Aim => Using the data below, return the stretch from the line that contains "Continue the OpenSCAD" through the line that contains "module at_caster(side, end)", both included, exactly as it stands and nothing beyond it.

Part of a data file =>
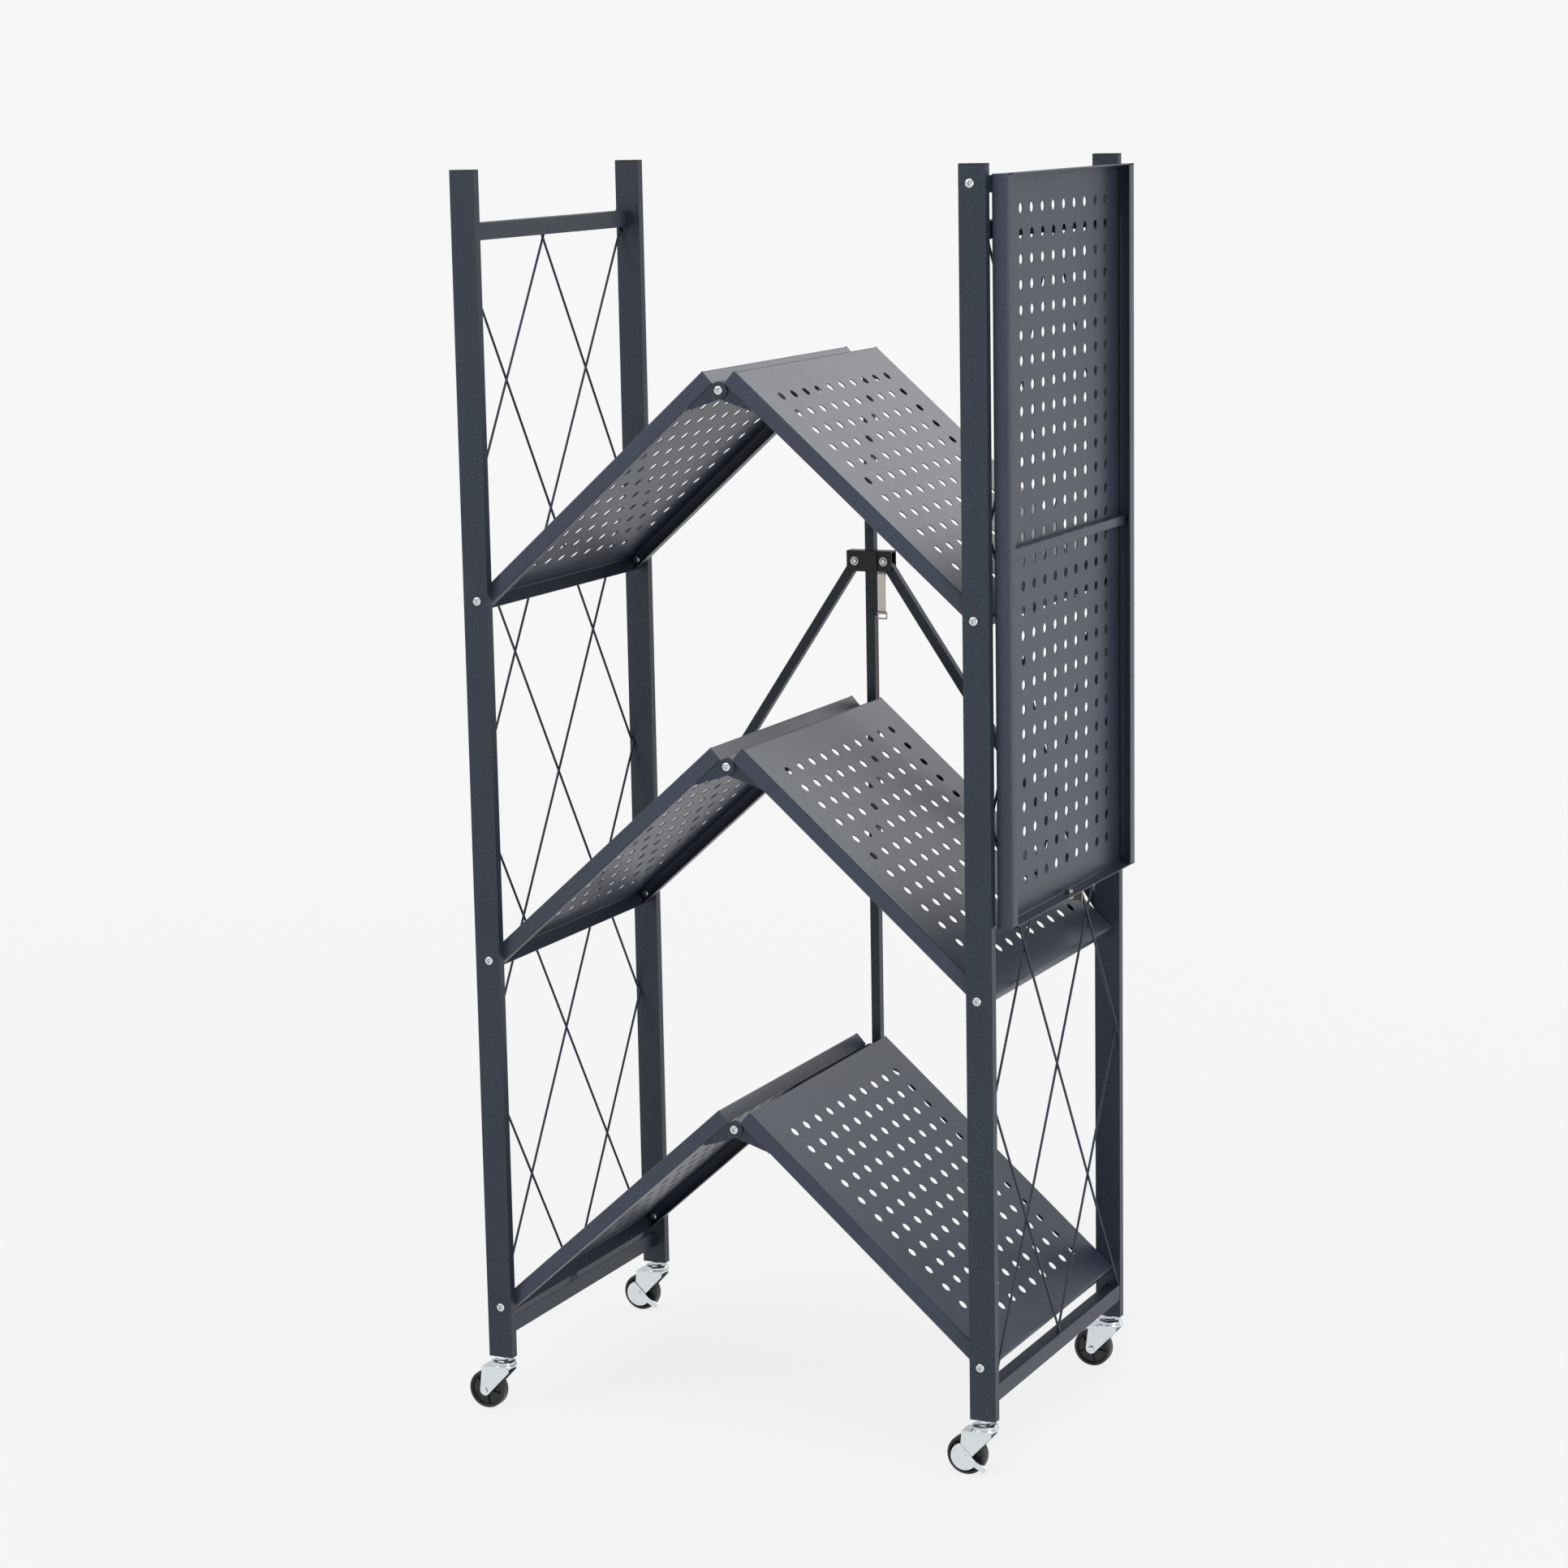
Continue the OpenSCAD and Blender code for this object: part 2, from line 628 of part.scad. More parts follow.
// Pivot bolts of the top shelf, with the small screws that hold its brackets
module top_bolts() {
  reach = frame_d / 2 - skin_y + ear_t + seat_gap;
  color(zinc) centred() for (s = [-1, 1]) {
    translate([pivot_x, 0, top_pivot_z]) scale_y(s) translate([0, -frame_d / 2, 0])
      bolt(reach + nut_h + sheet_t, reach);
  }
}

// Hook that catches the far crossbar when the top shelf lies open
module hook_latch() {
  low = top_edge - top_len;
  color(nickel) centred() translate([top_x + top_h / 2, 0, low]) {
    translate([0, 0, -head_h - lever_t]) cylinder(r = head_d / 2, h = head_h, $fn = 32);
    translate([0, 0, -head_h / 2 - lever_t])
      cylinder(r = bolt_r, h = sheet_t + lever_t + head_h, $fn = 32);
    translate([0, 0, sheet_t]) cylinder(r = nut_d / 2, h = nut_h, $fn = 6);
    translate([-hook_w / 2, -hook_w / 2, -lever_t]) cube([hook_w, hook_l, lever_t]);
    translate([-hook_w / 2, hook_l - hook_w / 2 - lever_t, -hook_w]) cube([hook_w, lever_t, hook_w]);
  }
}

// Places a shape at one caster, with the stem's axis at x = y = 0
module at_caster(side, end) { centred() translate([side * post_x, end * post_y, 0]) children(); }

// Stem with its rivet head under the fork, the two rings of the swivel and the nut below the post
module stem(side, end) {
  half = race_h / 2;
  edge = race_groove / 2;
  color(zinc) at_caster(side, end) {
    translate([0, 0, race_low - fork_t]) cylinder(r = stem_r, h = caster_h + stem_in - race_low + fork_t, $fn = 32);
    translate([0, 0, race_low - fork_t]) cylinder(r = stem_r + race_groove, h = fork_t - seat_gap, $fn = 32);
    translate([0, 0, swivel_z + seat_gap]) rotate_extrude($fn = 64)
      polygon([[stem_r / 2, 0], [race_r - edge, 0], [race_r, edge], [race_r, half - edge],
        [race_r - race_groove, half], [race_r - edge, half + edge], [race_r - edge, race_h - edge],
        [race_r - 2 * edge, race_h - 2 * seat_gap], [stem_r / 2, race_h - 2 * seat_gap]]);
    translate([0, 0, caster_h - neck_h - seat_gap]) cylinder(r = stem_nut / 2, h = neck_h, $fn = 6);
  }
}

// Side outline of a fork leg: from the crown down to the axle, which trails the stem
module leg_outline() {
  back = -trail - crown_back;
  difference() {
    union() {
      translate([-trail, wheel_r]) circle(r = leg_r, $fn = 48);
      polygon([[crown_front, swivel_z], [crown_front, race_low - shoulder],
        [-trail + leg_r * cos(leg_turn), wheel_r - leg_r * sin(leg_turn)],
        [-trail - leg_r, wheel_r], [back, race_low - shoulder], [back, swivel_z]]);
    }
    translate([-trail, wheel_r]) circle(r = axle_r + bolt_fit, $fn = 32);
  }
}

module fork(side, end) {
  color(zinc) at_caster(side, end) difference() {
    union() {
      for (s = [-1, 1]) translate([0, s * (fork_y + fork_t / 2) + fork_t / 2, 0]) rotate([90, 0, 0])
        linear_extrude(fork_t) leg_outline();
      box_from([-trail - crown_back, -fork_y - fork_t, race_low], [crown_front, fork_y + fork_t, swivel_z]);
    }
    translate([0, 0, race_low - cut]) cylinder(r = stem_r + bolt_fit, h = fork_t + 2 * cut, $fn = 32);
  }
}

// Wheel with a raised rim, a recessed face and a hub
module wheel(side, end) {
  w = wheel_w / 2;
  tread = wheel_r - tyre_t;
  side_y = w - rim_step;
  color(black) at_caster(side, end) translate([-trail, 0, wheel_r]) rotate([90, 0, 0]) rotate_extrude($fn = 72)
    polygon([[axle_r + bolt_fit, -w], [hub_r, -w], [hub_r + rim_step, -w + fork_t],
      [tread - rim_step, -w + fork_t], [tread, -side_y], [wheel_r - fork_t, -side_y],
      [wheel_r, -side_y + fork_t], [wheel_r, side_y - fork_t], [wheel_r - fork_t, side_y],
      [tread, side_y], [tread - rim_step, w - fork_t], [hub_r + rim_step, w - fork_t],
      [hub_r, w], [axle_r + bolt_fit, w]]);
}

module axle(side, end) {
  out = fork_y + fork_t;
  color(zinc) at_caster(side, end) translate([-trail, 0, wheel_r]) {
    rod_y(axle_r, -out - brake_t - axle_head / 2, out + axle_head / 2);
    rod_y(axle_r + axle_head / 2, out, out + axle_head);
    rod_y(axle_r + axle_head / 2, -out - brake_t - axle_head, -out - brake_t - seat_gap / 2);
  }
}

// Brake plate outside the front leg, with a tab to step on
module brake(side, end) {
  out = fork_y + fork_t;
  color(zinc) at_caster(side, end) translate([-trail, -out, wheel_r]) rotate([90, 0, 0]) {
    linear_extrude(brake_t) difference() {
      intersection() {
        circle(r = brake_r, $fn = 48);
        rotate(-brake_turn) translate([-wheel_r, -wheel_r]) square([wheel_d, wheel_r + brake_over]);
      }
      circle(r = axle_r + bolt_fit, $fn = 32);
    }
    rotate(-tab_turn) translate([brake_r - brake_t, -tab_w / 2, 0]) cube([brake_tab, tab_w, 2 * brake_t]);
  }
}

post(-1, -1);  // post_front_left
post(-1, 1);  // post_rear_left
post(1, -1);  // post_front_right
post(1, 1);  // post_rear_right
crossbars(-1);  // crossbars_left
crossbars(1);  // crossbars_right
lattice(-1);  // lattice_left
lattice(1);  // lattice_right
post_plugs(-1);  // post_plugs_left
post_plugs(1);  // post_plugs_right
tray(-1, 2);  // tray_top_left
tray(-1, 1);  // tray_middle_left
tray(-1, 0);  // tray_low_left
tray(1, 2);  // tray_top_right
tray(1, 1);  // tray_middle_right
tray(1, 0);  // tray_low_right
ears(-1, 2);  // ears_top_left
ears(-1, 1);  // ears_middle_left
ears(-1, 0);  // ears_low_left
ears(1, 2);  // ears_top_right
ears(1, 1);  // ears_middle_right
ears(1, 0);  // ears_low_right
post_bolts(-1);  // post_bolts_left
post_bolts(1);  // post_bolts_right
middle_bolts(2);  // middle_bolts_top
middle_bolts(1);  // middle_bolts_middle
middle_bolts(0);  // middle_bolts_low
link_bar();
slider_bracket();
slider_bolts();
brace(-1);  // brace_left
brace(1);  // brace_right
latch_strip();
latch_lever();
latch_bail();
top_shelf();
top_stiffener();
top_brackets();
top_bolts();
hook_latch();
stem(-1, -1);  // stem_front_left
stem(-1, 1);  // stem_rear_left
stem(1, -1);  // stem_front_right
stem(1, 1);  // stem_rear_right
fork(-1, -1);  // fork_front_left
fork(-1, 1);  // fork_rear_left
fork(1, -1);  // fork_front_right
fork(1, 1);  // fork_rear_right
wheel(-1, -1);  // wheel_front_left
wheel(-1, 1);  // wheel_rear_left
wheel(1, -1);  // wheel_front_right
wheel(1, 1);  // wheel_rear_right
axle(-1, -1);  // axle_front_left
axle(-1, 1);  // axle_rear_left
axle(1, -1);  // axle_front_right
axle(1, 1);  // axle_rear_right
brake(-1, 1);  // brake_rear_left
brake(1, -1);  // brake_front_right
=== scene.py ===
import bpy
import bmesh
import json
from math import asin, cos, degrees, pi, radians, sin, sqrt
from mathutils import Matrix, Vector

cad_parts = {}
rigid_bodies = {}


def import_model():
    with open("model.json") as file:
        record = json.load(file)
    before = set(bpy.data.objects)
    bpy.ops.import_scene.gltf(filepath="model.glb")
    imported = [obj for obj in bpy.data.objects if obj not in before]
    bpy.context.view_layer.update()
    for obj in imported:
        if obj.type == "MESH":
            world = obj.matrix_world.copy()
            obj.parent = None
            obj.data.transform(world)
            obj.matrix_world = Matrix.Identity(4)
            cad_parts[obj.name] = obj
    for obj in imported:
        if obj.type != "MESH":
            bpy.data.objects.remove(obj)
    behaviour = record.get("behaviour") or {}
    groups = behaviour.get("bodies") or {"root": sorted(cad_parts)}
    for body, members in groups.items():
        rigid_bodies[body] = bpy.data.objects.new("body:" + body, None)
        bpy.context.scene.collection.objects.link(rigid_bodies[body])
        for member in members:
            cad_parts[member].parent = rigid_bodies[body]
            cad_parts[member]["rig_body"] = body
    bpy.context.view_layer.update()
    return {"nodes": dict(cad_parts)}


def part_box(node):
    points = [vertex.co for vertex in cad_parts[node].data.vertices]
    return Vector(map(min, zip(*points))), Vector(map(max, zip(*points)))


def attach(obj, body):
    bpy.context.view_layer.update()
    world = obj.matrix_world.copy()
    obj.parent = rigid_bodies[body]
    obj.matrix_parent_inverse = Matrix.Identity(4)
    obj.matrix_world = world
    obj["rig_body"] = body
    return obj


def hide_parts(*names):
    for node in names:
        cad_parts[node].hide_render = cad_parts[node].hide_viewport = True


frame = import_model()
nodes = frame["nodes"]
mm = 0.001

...

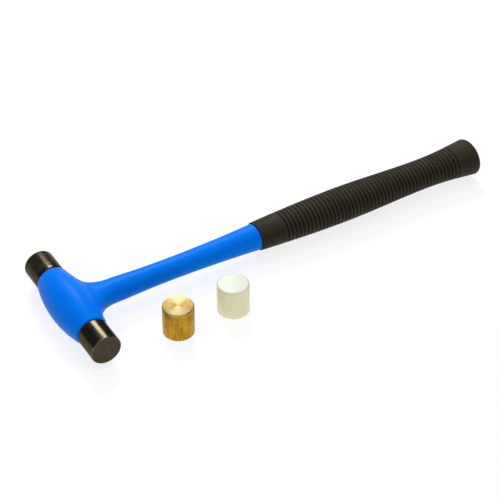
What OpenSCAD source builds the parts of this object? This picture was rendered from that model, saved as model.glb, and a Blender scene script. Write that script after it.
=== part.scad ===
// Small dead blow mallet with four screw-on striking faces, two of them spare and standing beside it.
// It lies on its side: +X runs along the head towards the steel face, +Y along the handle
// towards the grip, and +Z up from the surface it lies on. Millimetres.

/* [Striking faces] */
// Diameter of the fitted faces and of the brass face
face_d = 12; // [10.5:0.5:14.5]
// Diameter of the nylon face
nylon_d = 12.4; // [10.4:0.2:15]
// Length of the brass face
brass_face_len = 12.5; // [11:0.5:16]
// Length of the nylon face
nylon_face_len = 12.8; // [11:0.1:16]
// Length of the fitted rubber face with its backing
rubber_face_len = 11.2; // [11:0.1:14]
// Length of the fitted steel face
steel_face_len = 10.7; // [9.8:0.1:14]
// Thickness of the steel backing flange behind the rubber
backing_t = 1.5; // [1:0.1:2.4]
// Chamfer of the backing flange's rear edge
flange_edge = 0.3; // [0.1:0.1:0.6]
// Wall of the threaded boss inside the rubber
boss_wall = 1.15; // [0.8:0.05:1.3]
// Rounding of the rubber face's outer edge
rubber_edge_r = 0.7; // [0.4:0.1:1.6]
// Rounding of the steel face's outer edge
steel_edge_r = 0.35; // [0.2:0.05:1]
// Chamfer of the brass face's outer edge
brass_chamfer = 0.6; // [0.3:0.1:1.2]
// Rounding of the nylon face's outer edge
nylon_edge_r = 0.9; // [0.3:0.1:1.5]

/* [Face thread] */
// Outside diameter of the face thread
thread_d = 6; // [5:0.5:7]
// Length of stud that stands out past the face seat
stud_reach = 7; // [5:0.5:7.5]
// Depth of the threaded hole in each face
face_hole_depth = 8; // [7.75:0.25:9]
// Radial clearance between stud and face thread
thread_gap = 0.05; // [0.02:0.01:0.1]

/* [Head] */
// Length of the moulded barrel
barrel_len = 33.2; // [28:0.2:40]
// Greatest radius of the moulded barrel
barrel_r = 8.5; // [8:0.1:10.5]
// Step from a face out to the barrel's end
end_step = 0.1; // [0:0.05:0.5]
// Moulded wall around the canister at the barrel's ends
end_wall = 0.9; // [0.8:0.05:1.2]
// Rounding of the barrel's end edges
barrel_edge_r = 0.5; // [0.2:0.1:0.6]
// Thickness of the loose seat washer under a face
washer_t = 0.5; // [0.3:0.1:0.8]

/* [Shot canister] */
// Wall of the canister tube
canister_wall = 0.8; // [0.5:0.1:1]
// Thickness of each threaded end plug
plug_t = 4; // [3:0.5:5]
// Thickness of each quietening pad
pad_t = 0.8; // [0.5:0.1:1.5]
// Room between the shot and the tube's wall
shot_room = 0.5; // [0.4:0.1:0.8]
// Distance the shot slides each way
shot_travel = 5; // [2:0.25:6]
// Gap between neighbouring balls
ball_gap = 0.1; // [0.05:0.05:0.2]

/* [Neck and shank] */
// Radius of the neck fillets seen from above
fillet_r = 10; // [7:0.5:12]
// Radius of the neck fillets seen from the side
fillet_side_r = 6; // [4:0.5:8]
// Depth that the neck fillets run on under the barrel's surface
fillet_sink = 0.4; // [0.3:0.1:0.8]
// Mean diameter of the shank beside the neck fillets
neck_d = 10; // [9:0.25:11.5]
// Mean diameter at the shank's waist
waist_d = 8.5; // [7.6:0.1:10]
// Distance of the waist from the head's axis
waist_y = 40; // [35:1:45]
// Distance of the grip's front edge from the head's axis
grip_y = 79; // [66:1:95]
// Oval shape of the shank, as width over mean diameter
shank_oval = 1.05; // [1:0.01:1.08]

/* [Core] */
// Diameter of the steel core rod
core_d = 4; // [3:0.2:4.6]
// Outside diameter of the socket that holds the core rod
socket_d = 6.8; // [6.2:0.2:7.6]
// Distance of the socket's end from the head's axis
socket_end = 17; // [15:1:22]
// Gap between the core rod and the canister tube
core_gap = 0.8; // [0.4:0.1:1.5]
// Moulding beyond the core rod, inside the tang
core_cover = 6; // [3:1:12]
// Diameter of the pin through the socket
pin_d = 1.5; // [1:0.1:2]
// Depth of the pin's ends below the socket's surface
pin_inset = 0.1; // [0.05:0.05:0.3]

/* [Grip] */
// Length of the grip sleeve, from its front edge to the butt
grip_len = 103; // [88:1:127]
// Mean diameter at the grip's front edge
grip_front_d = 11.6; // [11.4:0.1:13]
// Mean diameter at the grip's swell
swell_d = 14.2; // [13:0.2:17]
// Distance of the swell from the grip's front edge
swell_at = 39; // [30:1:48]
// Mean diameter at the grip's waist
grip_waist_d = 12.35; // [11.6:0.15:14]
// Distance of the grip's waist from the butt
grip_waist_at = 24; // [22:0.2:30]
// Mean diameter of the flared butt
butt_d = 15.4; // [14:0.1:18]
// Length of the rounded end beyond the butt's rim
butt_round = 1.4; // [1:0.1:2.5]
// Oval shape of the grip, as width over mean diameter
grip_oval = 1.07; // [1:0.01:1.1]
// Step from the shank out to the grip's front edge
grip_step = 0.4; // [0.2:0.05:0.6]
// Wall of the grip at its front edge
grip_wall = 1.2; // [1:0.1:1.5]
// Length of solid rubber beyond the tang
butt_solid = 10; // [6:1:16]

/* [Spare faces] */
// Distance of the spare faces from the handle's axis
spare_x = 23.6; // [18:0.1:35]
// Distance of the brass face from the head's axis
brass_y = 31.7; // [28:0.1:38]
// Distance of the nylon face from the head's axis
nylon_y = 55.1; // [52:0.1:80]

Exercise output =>
Continue the OpenSCAD and Blender code for this object: part 2, from line 628 of part.scad. More parts follow.
// Pivot bolts of the top shelf, with the small screws that hold its brackets
module top_bolts() {
  reach = frame_d / 2 - skin_y + ear_t + seat_gap;
  color(zinc) centred() for (s = [-1, 1]) {
    translate([pivot_x, 0, top_pivot_z]) scale_y(s) translate([0, -frame_d / 2, 0])
      bolt(reach + nut_h + sheet_t, reach);
  }
}

// Hook that catches the far crossbar when the top shelf lies open
module hook_latch() {
  low = top_edge - top_len;
  color(nickel) centred() translate([top_x + top_h / 2, 0, low]) {
    translate([0, 0, -head_h - lever_t]) cylinder(r = head_d / 2, h = head_h, $fn = 32);
    translate([0, 0, -head_h / 2 - lever_t])
      cylinder(r = bolt_r, h = sheet_t + lever_t + head_h, $fn = 32);
    translate([0, 0, sheet_t]) cylinder(r = nut_d / 2, h = nut_h, $fn = 6);
    translate([-hook_w / 2, -hook_w / 2, -lever_t]) cube([hook_w, hook_l, lever_t]);
    translate([-hook_w / 2, hook_l - hook_w / 2 - lever_t, -hook_w]) cube([hook_w, lever_t, hook_w]);
  }
}

// Places a shape at one caster, with the stem's axis at x = y = 0
module at_caster(side, end) { centred() translate([side * post_x, end * post_y, 0]) children(); }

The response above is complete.